In the olden days (before 2010), a small development team would be roughly 12 people. Today, I achieve more output with just 3 to 6 people, depending on the mix of senior and junior resources. Interestingly, and counterintuitively, a team of three typically produces more than double the output of a team of six... But that's a conversation for another day.

Most of this increase in efficiency comes from removing several "Yurei" style roles, like enterprise architects, technical architects, network architects, security architects, and solution designers. Because I focus on building new solutions on cloud V2 services rather than inheriting old technology, I don't need any of these architects. In other words, all the technologies I use are "pre-architected," and the quality of these pre-architected services is far superior to anything I could afford in the old infrastructure days.

The best analogy I can come up with (and it's not amazing, I warn you) is that of buying a prefab mansion. When we think of prefab housing, we often imagine cheap, low-end options. However, there's a massive industry in custom-made but prefabricated structures at scale, like hospitals.

The advantages of custom designing something and pre-fabricating it are numerous. The two that stand out for me are quality and cost – both of which resemble the use of cloud V2 technologies, which are preassembled and fully automated.
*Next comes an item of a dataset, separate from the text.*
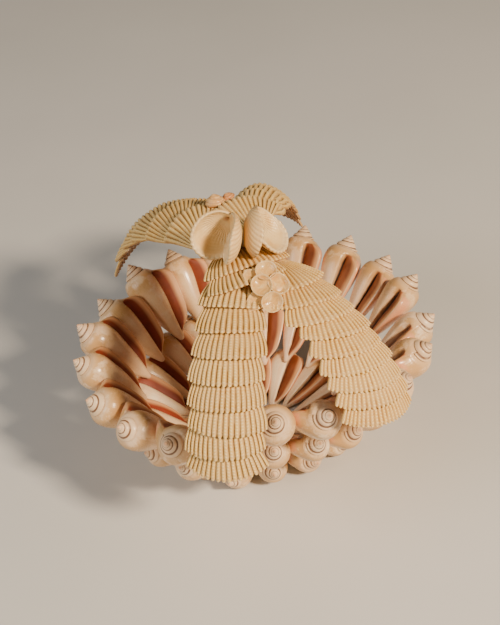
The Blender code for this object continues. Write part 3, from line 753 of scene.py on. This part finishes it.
def coverHandle():
    chance = random.Random(handle["seed"])
    for end in ("front", "back"):
        arks = []
        for leg in (dict(zip(handle["legKeys"], row)) for row in handle["legs"]):
            if leg["end"] != end:
                continue
            for i in range(leg["rows"]):
                # How far an ark spreads like a fan: the first of a turned leg, the last of a straight one.
                fan = 0.9 if leg["turn"] > 0.0 and i == 0 else 0.02 * leg["turn"]
                if leg["turn"] == 0.0 and i == leg["rows"] - 1:
                    fan = 0.5
                share = i / (leg["rows"] - 1)
                arks.append({**leg, "margin": mix(*leg["margins"], share), "wide": mix(*leg["wide"], share),
                             "fan": fan})
        for where, azimuth, margin, wide, length, proud, turn, aside in handle["crown"]:
            if where == end:
                arks.append({"azimuth": azimuth, "radius": handle["crownRadius"], "top": handle["top"],
                             "margin": margin, "wide": wide, "length": length, "proud": proud,
                             "sag": 0.15, "gather": 0.3, "turn": turn, "aside": aside,
                             "fan": 0.35 if end == "front" else 0.8})
        for k, ark in enumerate(arks):
            name = "ark_%s_%02d" % (end, k + 1)
            shell = makeArk(name, ark, chance)
            a = math.radians(ark["azimuth"])
            faceUp(shell, Vector((math.cos(a) * 0.3, math.sin(a) * 0.3, 1.0)))
            thicken(shell, handle["thick"])
            shell.data.transform(cadShift)
            markWhole(shell, tone=chance.random())
            dress(shell, arkLook)
            standFor(shell, "ark", "handle_" + end)
        print("arks laid:", end, len(arks))


coverHandle()


# Bow: two pairs of cockle valves, open like books.

bow = {
    "length": 25.5, "width": 23.5, "depth": 5.8, "wall": 1.25, "ribs": 30, "ribHeight": 0.34,
    "scallop": 0.018, "umbo": 1.4, "across": 120, "along": 26, "height": 150.0,
    # Hinge, then for the far and the near valve of a pair: where it points and where its hollow looks.
    "pairs": {
        "bow_left": ((-6.3, -8.0), ((-0.72, -0.2, -0.62), (0.1, -0.85, 0.35)),
                     ((-0.36, -0.72, -0.55), (-1.0, -0.08, 0.0))),
        "bow_right": ((6.3, -8.0), ((0.30, -0.60, -0.74), (0.72, -0.60, 0.30)),
                      ((-0.28, -0.78, -0.52), (0.97, 0.0, -0.15))),
    },
}


def frameOf(origin, along, hollow):
    x = Vector(along).normalized()
    z = Vector(hollow)
    z = (z - x * z.dot(x)).normalized()
    turn = Matrix((x, z.cross(x), z)).transposed().to_4x4()
    return Matrix.Translation(Vector(origin) * millimetre) @ turn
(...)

Building something and then transporting it in pieces has the hidden benefit of using much higher quality designers and builders because they are centralised with their peers. In cloud terms, I'm alluding to San Francisco, Silicon Valley, and Seattle, not Sydney. Besides the resources themselves being more senior craftsmen that I can't afford to employ directly, assembling these centrally makes use of supporting technologies in massive warehouses. The end result is a higher-quality structure made to a higher standard in terms of precision and workmanship.